Democrats Jeff Merkley of Oregon, Kirsten Gillibrand of New York, Sherrod Brown of Ohio, Tammy Baldwin of Wisconsin, Elizabeth Warren of Massachusetts and Ed Markey of Massachusetts have declared their opposition.
No Democrat has yet pledged to support the judge, but Sen. Joe Manchin of West Virginia said Wednesday he is open to voting for him.
Hearings for a Supreme Court nominee usually dominate Congress, but that’s not been the case over the four days of hearings. The Republican push to dismantle Obama’s Affordable Care Act and the controversy surrounding the investigation into contact between Trump associates and Russia overshadowed the hearings.
On Thursday, lawyers, advocacy groups and former colleagues got their say on Gorsuch during the third and likely final hearing examining his qualifications.

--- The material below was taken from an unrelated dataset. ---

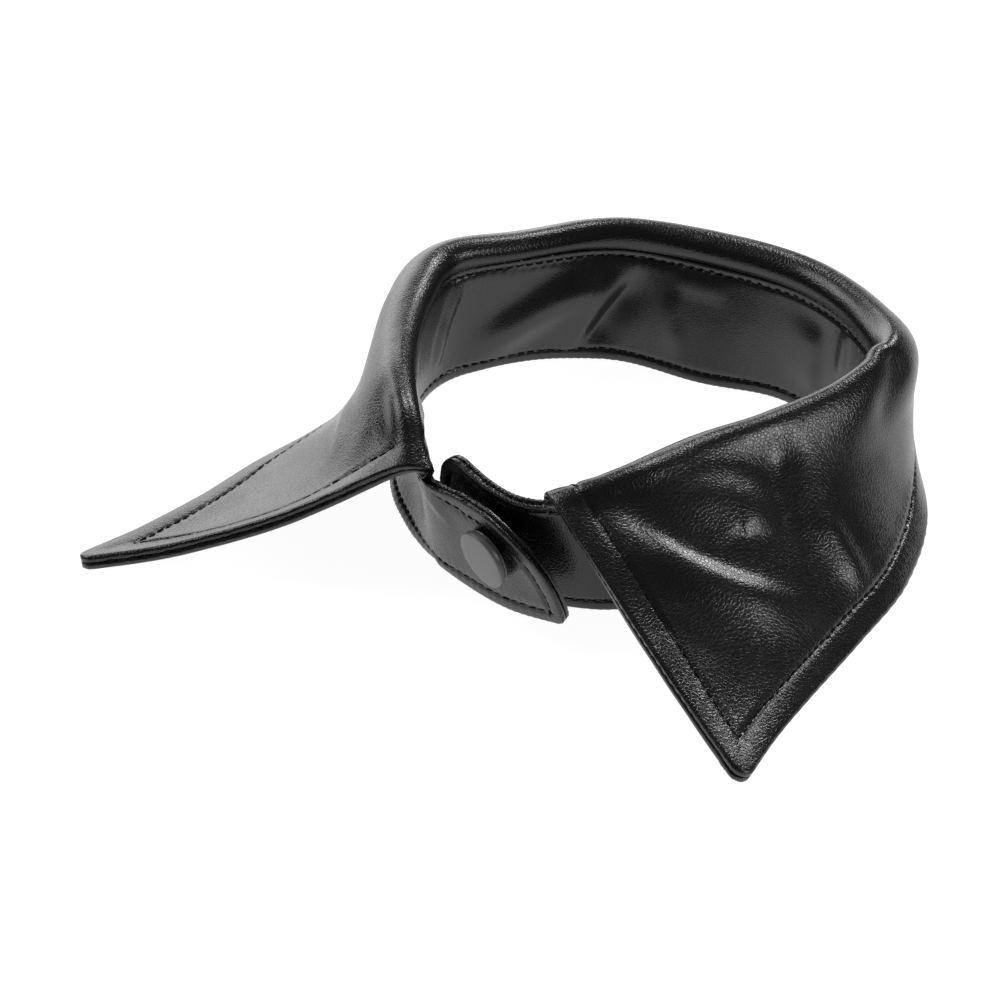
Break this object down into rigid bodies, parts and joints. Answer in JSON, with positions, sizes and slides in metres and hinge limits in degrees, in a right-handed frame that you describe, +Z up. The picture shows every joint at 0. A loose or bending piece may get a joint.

The American Bar Association’s Nancy Scott Degan explained how a committee evaluating Gorsuch came up with its highest rating of well qualified. She said the committee contacted almost 5,000 people nationwide who might have knowledge of his qualifications. They examined his qualifications based on integrity, professional competence and temperament.
“The scope of our investigation was deep and broad,” Degan said. “We do not give the well-qualified rating lightly.”
Sen. Dianne Feinstein, D-Calif., also noted that Garland received the ABA’s well-qualified rating, but didn’t get a hearing. Republican Sen. Orrin Hatch of Utah said he agreed that Garland is a wonderful person and well qualified.
The panel heard from several supporters and critics of Gorsuch.
Retired U.S. Court of Appeals Judge Deanell Reece Tacha served with Gorsuch and said he brings to the bench a powerful intellect and does not use his role as judge for anything other than deciding the case before him.
Some witnesses who were critical of Gorsuch worried that he would not be a strong check on executive overreach. Elisa Massimino, president and CEO of Human Rights First, described him as someone “who wouldn’t stand up against a presidential power grab,” stemming from his service in the Justice Department during the Bush administration.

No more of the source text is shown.